What do you do if someone orders a Cosmopolitan at Neat? Well, I don't hate Cosmos. To me, it was the gateway drug for the cocktail movement. The whole "Sex and the City" thing got people to start to think about drinks. Suddenly, they weren't ashamed to have a drink or to hold a martini glass. And ten years later, it was the precursor to Mojitos and then Caipirinhas. So, if someone orders one at Neat, we'd try something with them ... do they like clear spirits? A Cosmo is basically a sour, stirred drink served up. Just to get them to taste something new, I try to get my bartenders to talk them into gin instead of vodka.
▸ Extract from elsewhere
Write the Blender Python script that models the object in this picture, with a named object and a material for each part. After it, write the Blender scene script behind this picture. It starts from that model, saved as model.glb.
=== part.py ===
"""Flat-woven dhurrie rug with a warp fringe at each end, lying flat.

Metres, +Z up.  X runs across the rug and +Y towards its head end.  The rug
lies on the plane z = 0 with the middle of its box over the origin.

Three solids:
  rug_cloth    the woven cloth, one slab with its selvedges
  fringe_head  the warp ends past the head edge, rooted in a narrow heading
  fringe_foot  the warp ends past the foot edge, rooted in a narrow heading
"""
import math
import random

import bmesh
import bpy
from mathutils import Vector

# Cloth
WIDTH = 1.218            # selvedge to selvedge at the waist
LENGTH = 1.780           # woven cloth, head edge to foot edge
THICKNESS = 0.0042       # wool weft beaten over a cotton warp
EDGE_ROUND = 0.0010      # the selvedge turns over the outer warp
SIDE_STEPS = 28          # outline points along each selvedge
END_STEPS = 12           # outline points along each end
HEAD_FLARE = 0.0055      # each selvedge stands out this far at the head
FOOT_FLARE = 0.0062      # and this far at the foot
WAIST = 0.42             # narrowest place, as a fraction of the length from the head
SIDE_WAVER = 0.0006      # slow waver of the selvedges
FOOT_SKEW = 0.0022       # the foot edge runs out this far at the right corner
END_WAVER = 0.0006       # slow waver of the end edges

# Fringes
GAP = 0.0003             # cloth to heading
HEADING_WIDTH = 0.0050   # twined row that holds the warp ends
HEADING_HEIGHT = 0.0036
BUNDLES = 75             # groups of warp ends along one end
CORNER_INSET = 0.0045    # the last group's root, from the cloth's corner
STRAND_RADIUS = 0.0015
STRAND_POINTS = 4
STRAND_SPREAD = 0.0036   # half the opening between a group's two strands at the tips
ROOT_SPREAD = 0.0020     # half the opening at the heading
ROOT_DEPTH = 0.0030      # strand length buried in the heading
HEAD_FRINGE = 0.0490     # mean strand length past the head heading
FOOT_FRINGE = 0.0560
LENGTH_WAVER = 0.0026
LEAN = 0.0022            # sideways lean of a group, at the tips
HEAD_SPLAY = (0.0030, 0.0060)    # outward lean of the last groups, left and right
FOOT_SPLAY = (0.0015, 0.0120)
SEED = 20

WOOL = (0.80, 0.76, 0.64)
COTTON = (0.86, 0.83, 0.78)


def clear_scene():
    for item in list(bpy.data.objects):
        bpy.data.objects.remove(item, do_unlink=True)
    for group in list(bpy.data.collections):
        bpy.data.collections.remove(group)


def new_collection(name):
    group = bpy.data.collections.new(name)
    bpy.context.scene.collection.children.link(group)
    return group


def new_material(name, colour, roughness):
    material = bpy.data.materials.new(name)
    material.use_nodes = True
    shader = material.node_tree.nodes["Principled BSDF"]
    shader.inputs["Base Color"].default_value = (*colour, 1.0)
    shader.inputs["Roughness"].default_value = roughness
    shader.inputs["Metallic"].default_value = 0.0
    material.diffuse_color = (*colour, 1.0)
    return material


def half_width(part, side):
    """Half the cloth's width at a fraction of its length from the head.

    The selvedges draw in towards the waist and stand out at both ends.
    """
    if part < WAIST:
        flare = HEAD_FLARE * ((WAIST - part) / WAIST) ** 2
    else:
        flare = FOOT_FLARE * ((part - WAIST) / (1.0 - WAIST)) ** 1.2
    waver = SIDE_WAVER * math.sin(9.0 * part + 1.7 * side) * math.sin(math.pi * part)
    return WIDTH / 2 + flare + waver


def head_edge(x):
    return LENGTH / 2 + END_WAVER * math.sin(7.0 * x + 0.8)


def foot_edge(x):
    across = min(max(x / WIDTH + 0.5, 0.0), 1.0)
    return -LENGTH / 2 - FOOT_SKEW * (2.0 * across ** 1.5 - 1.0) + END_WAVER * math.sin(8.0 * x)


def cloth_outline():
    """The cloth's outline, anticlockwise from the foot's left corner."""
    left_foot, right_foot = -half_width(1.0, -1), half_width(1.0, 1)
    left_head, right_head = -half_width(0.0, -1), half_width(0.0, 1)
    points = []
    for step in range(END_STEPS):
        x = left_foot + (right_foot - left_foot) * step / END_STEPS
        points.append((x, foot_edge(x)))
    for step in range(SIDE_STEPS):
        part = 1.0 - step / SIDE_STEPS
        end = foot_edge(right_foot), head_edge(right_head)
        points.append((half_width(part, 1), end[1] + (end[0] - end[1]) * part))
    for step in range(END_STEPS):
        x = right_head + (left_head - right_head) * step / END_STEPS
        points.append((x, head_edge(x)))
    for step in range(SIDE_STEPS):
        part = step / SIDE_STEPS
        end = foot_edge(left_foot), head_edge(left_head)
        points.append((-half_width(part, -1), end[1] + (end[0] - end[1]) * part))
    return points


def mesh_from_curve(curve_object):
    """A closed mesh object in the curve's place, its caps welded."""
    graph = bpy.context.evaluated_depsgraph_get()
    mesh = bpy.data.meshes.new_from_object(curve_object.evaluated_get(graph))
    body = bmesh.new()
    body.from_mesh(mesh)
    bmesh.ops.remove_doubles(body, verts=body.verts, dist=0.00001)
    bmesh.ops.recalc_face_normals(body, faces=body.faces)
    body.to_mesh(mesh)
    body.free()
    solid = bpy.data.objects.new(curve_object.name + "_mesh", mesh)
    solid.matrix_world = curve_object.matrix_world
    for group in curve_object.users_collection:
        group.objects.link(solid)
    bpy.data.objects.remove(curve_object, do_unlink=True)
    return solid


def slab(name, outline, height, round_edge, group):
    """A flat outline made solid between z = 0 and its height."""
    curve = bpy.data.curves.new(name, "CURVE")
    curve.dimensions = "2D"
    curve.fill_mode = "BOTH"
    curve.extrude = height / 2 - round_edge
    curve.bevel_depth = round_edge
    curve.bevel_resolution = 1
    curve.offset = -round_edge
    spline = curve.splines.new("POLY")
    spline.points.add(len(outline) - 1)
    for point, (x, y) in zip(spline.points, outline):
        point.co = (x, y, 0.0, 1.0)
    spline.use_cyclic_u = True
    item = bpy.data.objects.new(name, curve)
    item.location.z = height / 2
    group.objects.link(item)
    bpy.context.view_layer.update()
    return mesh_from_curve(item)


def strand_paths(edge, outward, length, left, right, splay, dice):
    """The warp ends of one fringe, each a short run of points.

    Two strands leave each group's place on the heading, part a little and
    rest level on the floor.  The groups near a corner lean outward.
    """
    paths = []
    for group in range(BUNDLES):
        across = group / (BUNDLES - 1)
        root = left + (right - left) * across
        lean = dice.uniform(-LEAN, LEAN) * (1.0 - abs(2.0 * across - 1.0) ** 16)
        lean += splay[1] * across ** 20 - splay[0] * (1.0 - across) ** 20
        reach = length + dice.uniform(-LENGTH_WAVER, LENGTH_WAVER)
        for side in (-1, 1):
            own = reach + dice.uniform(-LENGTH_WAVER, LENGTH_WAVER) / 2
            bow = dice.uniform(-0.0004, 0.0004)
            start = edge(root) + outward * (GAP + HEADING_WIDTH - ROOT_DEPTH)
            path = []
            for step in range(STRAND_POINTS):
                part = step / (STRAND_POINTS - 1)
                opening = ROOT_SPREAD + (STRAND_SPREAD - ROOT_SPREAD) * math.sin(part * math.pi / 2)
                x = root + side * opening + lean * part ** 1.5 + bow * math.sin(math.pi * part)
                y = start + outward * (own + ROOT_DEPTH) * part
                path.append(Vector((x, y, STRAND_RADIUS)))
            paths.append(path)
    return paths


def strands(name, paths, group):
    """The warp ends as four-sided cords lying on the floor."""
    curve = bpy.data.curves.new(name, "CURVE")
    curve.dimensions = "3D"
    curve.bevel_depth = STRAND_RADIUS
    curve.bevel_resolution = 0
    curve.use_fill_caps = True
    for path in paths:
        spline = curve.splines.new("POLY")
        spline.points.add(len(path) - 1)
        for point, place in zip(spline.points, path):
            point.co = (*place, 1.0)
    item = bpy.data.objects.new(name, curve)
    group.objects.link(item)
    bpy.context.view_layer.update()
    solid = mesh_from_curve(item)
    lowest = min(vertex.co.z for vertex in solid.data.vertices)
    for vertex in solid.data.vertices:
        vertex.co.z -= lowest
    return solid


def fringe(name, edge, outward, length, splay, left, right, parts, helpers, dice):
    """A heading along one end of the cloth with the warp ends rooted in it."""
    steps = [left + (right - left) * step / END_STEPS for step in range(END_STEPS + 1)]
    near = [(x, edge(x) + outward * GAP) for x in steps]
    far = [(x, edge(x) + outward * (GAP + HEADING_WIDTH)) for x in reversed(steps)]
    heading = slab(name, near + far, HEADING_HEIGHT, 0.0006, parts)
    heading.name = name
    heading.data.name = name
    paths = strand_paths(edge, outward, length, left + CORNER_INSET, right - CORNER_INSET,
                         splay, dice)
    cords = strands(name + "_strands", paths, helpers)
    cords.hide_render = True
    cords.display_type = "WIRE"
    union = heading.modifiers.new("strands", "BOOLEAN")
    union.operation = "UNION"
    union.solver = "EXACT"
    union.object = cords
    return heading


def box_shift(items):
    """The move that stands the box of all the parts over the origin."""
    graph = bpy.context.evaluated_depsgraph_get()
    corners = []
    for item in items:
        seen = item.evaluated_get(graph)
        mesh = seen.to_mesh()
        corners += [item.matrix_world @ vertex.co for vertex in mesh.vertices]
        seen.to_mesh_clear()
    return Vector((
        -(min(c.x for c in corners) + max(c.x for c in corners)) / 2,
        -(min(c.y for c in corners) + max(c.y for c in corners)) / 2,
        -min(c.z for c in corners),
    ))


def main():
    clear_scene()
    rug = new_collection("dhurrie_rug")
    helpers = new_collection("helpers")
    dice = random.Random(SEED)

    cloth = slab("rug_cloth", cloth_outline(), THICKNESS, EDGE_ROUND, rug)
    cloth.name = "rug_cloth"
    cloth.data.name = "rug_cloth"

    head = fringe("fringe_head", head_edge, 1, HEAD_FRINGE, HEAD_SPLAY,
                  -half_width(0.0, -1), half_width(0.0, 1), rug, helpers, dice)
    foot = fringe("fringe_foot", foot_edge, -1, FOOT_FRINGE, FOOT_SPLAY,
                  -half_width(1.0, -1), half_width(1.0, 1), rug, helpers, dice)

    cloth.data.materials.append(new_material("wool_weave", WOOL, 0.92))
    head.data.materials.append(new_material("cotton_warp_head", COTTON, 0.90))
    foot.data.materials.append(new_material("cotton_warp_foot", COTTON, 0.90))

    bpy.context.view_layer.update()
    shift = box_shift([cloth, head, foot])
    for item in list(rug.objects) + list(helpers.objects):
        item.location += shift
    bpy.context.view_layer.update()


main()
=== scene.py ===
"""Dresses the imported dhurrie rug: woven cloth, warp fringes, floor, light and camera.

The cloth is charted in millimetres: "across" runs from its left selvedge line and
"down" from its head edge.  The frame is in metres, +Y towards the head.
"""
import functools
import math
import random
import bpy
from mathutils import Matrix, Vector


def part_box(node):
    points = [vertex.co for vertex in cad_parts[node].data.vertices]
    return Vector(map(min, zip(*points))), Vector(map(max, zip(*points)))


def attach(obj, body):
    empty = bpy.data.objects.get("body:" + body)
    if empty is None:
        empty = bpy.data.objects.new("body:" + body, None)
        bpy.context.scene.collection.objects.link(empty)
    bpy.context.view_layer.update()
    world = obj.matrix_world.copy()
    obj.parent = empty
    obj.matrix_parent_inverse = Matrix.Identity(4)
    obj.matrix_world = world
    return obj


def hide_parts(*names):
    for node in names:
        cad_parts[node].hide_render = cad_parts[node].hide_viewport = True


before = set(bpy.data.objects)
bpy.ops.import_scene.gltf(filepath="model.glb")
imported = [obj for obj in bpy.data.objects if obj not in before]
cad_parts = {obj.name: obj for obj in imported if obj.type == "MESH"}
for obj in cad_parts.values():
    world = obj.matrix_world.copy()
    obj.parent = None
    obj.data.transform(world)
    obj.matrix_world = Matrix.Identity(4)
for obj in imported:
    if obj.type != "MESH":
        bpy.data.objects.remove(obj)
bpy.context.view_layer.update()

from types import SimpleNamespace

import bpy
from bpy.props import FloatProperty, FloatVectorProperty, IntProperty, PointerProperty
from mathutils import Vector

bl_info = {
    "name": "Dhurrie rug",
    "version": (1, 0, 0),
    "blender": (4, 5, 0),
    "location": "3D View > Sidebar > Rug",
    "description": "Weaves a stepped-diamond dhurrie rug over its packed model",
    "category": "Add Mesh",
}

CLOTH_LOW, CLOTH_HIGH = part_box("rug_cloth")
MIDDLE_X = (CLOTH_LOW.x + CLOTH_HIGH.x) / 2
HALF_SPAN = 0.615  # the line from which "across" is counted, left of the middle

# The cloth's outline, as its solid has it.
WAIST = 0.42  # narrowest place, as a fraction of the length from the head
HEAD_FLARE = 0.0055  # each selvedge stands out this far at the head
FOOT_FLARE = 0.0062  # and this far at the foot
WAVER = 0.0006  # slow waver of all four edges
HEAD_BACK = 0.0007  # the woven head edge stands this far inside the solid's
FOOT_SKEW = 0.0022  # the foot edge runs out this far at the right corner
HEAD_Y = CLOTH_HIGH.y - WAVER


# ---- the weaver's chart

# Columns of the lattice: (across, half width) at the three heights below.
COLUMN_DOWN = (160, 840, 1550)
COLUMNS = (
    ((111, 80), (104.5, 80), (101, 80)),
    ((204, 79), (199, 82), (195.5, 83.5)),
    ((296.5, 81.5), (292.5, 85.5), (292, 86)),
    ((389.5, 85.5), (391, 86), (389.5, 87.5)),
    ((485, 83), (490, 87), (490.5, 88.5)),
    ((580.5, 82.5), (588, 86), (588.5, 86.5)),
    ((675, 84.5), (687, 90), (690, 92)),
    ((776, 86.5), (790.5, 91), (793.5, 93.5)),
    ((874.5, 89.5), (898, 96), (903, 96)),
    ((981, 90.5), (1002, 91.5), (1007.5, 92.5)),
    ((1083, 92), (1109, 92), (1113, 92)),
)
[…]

How long have you been with elit by Stolichnaya? Just this year. And it's great. It brings me full circle. Bartenders get tired of vodka, but that's the thing about vodka and cocktails. I've always said cocktails are inclusive not exclusive. Vodka is what most people like because it's easy. It's a starting point and a fact: LA is a vodka town.
You've been all over the country and Europe, tasting, demonstrating, judging. So, what's next for the cocktail movement in LA? This is a question I get asked a lot, and for the first time, I have to say that I think LA is ahead of the country. I spend a lot of time traveling all over and what we have in LA is personalization. Every bar and each bartender has figured out spirits, glassware, technique — we know just about everything. So now they're on that level of innovation. I would say Tiki drinks, but it's LA and we've always had Tiki. So what's next is really the innovation that we're going to see here in LA before we see anything like it in London or New York. I know it because the 20-somethings in this town are better drinkers than the 30-somethings and 40-somethings. They know the difference between a fizz and a smash. They're pushing the bar movement forward. LA in this past year has arrived.